Vietnamese migrant who arrived as an injured, illiterate teenager has been awarded one of Australia's most prestigious education awards. Twenty-one-year-old K'Chin has been named Queensland's international student of the year.
K'Chin was born in a remote village near Da Lat in Vietnam's Lam Dong province. When he was about a month old he suffered a serious leg injury that never received proper care. As a child, he had to hop on one leg, which he did until he was 13.
The story of Vietnam's hopping boy caught the attention of an Australian charity, Rotary Oceania Medical Aid for Children. When its representatives found K'Chin he was severely malnourished, and his damaged right leg had become badly deformed below the knee.
Medical facilities in Vietnam could not perform the necessary reconstructive surgery, so Australian volunteers flew the teenager to Queensland in 2002. Doctors first treated his malnourishment before they began a series of 16 major operations.

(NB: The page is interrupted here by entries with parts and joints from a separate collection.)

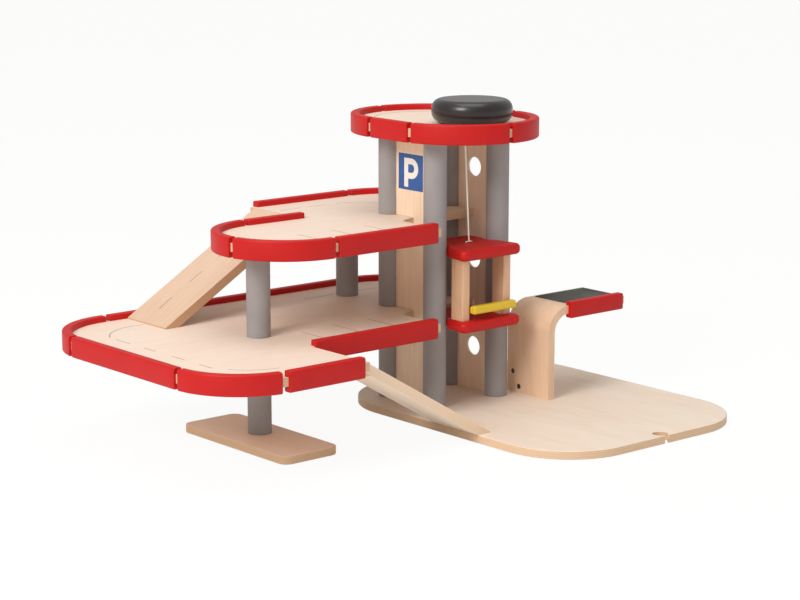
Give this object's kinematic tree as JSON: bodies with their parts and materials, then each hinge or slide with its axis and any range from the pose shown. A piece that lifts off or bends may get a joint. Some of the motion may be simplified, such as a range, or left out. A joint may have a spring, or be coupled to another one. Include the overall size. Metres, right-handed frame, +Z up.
{
  "type": "toy parking garage",
  "caption": "Wooden toy parking garage with stacked railed decks, sloping ramps, a cord lift wound by a knob on top, a barrier arm and a bent-wood bridge.",
  "frame": {"origin": "on the table, on the axis of the tower column beside the sign wall", "axes": "+X along the tower walls towards the open side of the base, +Y from the rounded end of the decks towards the bridge, +Z up"},
  "size_m": [0.508, 0.7, 0.385],
  "materials": {
    "pale_wood": "satin",
    "red_rail": "gloss",
    "grey_column": "satin",
    "yellow_arm": "satin",
    "dark_knob": "satin",
    "dark_mat": "matte",
    "steel_screw": "satin",
    "white_cord": "matte"
  },
  "bodies": {
    "garage": {"base_plate": "pale_wood", "bridge_block": "pale_wood", "bridge_board": "pale_wood", "bridge_mat": "dark_mat", "bridge_rail": "red_rail", "bridge_screws": "steel_screw", "column_a_lower": "grey_column", "column_a_middle": "grey_column", "column_a_upper": "grey_column", "column_b": "grey_column", "column_c_lower": "grey_column", "column_c_middle": "grey_column", "column_c_upper": "grey_column", "column_d": "grey_column", "cord_riser": "white_cord", "foot_column_lower": "grey_column", "foot_column_upper": "grey_column", "foot_plate": "pale_wood", "lower_batten": "pale_wood", "lower_deck": "pale_wood", "lower_rail_back": "red_rail", "lower_rail_corner_back": "red_rail", "lower_rail_corner_front": "red_rail", "lower_rail_corner_left": "red_rail", "lower_rail_front": "red_rail", "lower_rail_inner": "red_rail", "lower_rail_left": "red_rail", "lower_rail_right": "red_rail", "lower_ramp": "pale_wood", "middle_deck": "pale_wood", "middle_rail_back": "red_rail", "middle_rail_corner_back": "red_rail", "middle_rail_end_back": "red_rail", "middle_rail_end_front": "red_rail", "middle_rail_front": "red_rail", "middle_rail_inner": "red_rail", "middle_rail_right": "red_rail", "outer_column": "grey_column", "sign_wall": "pale_wood", "top_deck": "pale_wood", "top_rail_back": "red_rail", "top_rail_front": "red_rail", "top_rail_left_back": "red_rail", "top_rail_left_front": "red_rail", "top_rail_right_back": "red_rail", "top_rail_right_front": "red_rail", "upper_batten": "pale_wood", "upper_ramp": "pale_wood", "window_wall": "pale_wood"},
    "lift": {"lift_roof": "pale_wood", "lift_floor": "pale_wood", "lift_post_left": "pale_wood", "lift_post_right": "pale_wood", "cord_knot": "white_cord", "barrier_pin": "steel_screw", "lift_cord": "white_cord"},
    "barrier": {"barrier_arm": "yellow_arm"},
    "winch": {"winding_knob": "dark_knob", "winch_spindle": "pale_wood", "wound_cord": "white_cord"}
  },
  "joints": [
    {"name": "knob_turn", "type": "hinge", "parent": "garage", "child": "winch", "pos_m": [0.0925, 0.051, 0.35], "axis": [0, 0, 1], "range_deg": [-522.27, 429.72]},
    {"name": "lift_slide", "type": "slide", "parent": "garage", "child": "lift", "axis": [0, 0, 1], "range_m": [-0.0975, 0.1185], "deforming": ["lift_cord"]},
    {"name": "barrier_hinge", "type": "hinge", "parent": "lift", "child": "barrier", "pos_m": [0.1265, 0.08445, 0.1345], "axis": [-1, 0, 0], "range_deg": [0, 66]}
  ],
  "couplings": [
    {"joint": "lift_slide", "follows": "knob_turn", "m_per_rad": -0.013}
  ]
}
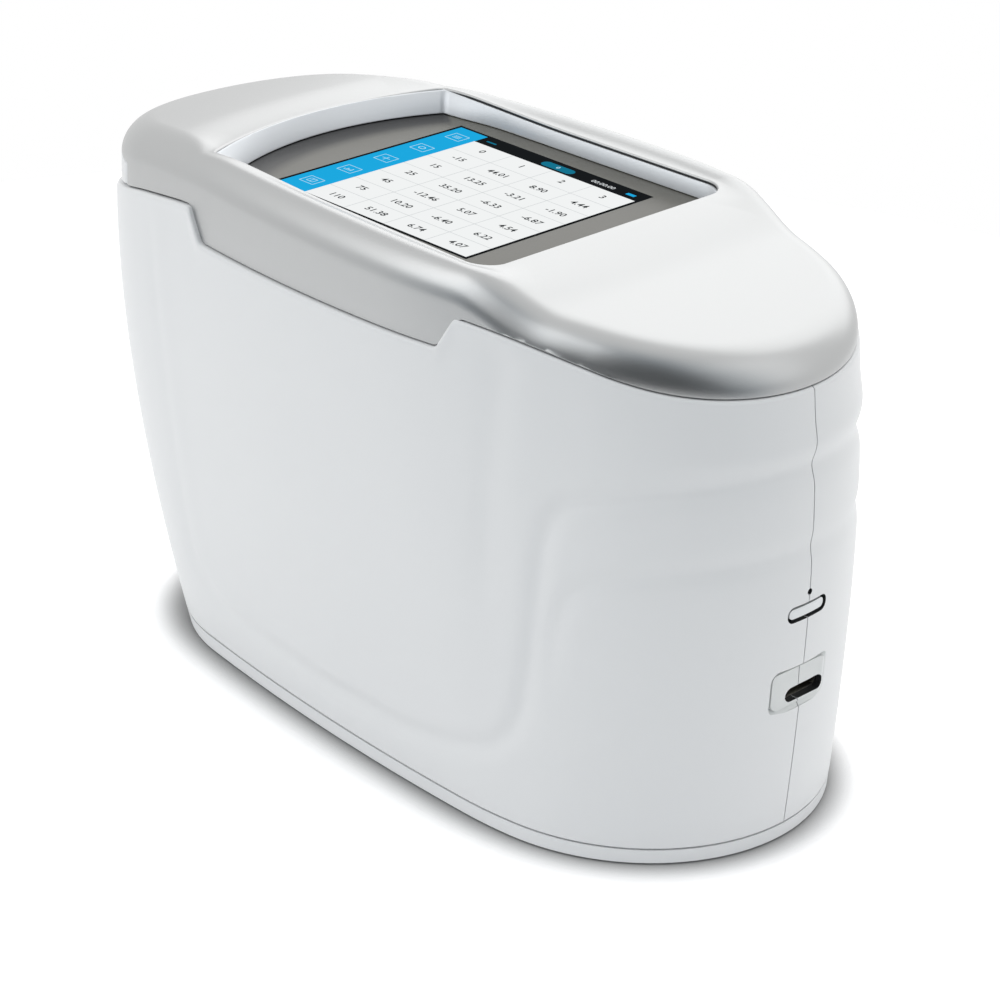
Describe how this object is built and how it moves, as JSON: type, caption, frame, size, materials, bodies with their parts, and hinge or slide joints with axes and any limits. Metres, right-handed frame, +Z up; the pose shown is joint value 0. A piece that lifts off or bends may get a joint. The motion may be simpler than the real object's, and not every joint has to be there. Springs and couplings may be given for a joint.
{
  "type": "multi-angle spectrophotometer",
  "caption": "Multi-angle colour measuring instrument: leaning rounded housing, silver cover with a sunk touch display, aperture underneath, inner optics arch.",
  "frame": {"origin": "on the standing surface, under the middle of the housing's box", "axes": "+Z up; +X towards the end with the power key and the socket; -Y is the near long side"},
  "size_m": [0.2114, 0.102, 0.13],
  "materials": {
    "white_shell": "fine moulded texture",
    "silver_cover": "satin silver paint on a moulding",
    "key_white": "satin",
    "trim_bright": "polished",
    "lens_glass": "clear, smoked border",
    "display": "dark panel",
    "black_plastic": "fine texture",
    "grey_plastic": "fine texture",
    "rubber": "matt",
    "black_anodised": "black anodised",
    "aluminium": "machined",
    "sheet_metal": "bent sheet",
    "optic_glass": "clear",
    "fibre": "jacketed",
    "board": "solder resist",
    "battery": "shrink sleeve",
    "steel": "plated"
  },
  "bodies": {
    "housing": {"top_cover": "silver_cover", "near_shell": "white_shell", "far_shell": "white_shell", "base_plate": "white_shell", "foot_pads": "rubber", "aperture_ring": "black_anodised", "aperture_window": "optic_glass", "optics_arch": "black_anodised", "receiver_tubes": "aluminium", "receiver_lenses": "optic_glass", "lamp_holder": "aluminium", "lamp_lens": "optic_glass", "lamp_unit": "steel", "fibre_bundle": "fibre", "fibre_ferrule": "aluminium", "optics_frame": "sheet_metal", "spectrograph_case": "black_anodised", "spectrograph_lid": "black_anodised", "grating": "optic_glass", "sensor_board": "board", "battery_holder": "grey_plastic", "battery_cells": "battery", "battery_cap": "grey_plastic", "display_window": "lens_glass", "display_panel": "display", "display_trim": "trim_bright", "display_tray": "grey_plastic", "main_board": "board", "io_board": "board", "data_socket": "steel", "power_switch": "black_plastic", "reset_switch": "black_plastic", "measure_bracket": "sheet_metal", "measure_switch": "black_plastic", "base_screws": "steel", "cover_screws": "steel", "arch_screws": "steel", "frame_screws": "steel", "ring_screws": "steel", "holder_screws": "steel", "lid_screws": "steel", "tray_screws": "steel", "board_screws": "steel", "bracket_screws": "steel"},
    "power_key": {"power_key": "key_white", "power_plunger": "black_plastic"},
    "reset_plunger": {"reset_plunger": "black_plastic"},
    "measure_key": {"measure_key": "key_white", "measure_plunger": "black_plastic"}
  },
  "joints": [
    {"name": "power_press", "type": "slide", "parent": "housing", "child": "power_key", "axis": [-1, 0, 0], "range_m": [0, 0.0005], "stiffness_N_per_m": 1500},
    {"name": "reset_press", "type": "slide", "parent": "housing", "child": "reset_plunger", "axis": [-1, 0, 0], "range_m": [0, 0.00025], "stiffness_N_per_m": 1500},
    {"name": "measure_press", "type": "slide", "parent": "housing", "child": "measure_key", "axis": [1, 0, 0], "range_m": [0, 0.001], "stiffness_N_per_m": 1200}
  ]
}
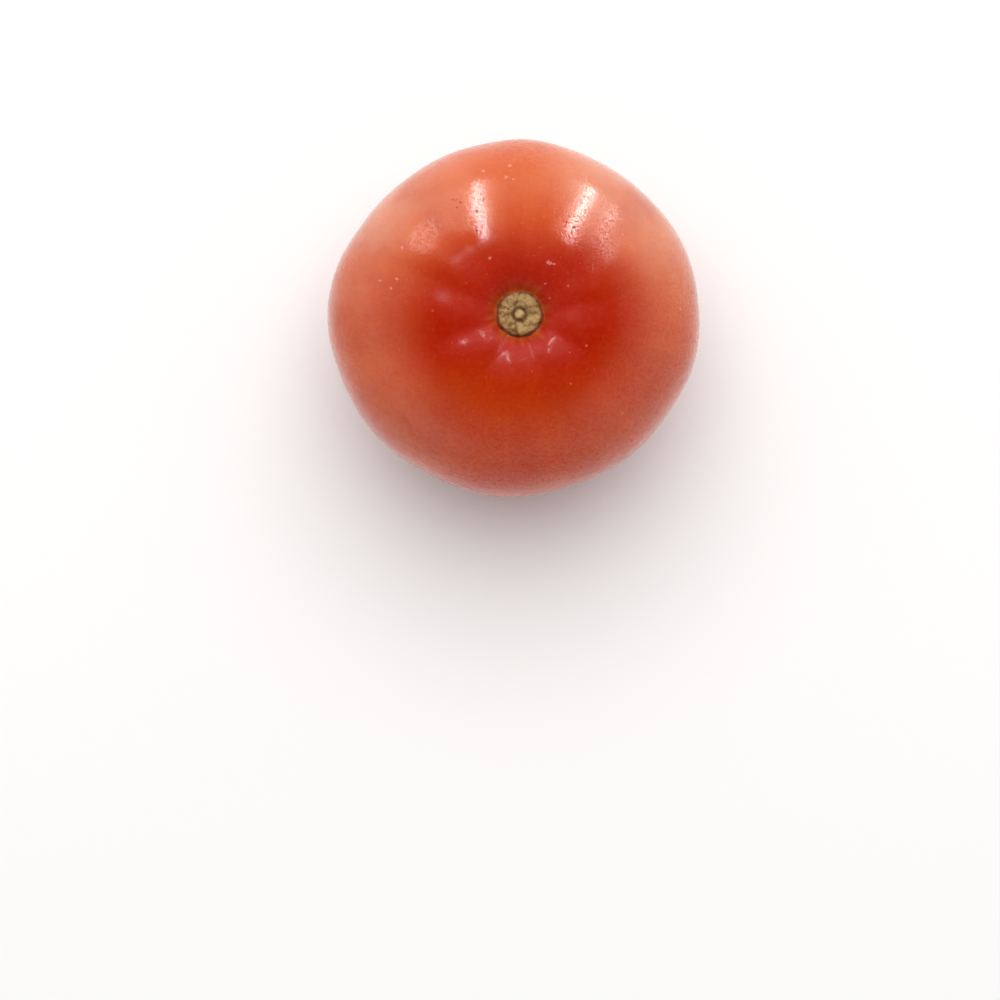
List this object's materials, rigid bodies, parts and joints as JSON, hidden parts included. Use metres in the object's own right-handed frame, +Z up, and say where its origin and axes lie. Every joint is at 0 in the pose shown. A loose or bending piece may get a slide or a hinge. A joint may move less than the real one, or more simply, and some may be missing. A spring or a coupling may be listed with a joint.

Three and a half years, later K'Chin went back to Vietnam, where he lived in an orphanage because his family could not support him. Complications forced him to return to Australia for more treatment.
The care has been successful and the 21-year old can now walk. Illiterate and unable to speak English when he arrived in Australia eight years ago, K'Chin has since conquered two languages.
His determination and ability to learn earned him the Queensland Education and Training International (QETI) Student of the year award, one of Australia's most prestigious education honors.
K'Chin says the recognition came as a great surprise.
"I feel so honored to be honest because it's just beyond what I really expected," K'Chin said. "The reason I was coming here was for treatment and having my leg fixed. That was my main goal was to achieve that, but I did not expect to win the QETI award and to be nominated - that was just, to be nominated that was just amazing."
K'Chin is now so highly regarded at Brisbane's St James College that he has been chosen as school captain next year.
It is 35 years since refugees from Vietnam began migrating to Australia in large numbers. More than 173,000 Australian residents are of Vietnamese ancestry.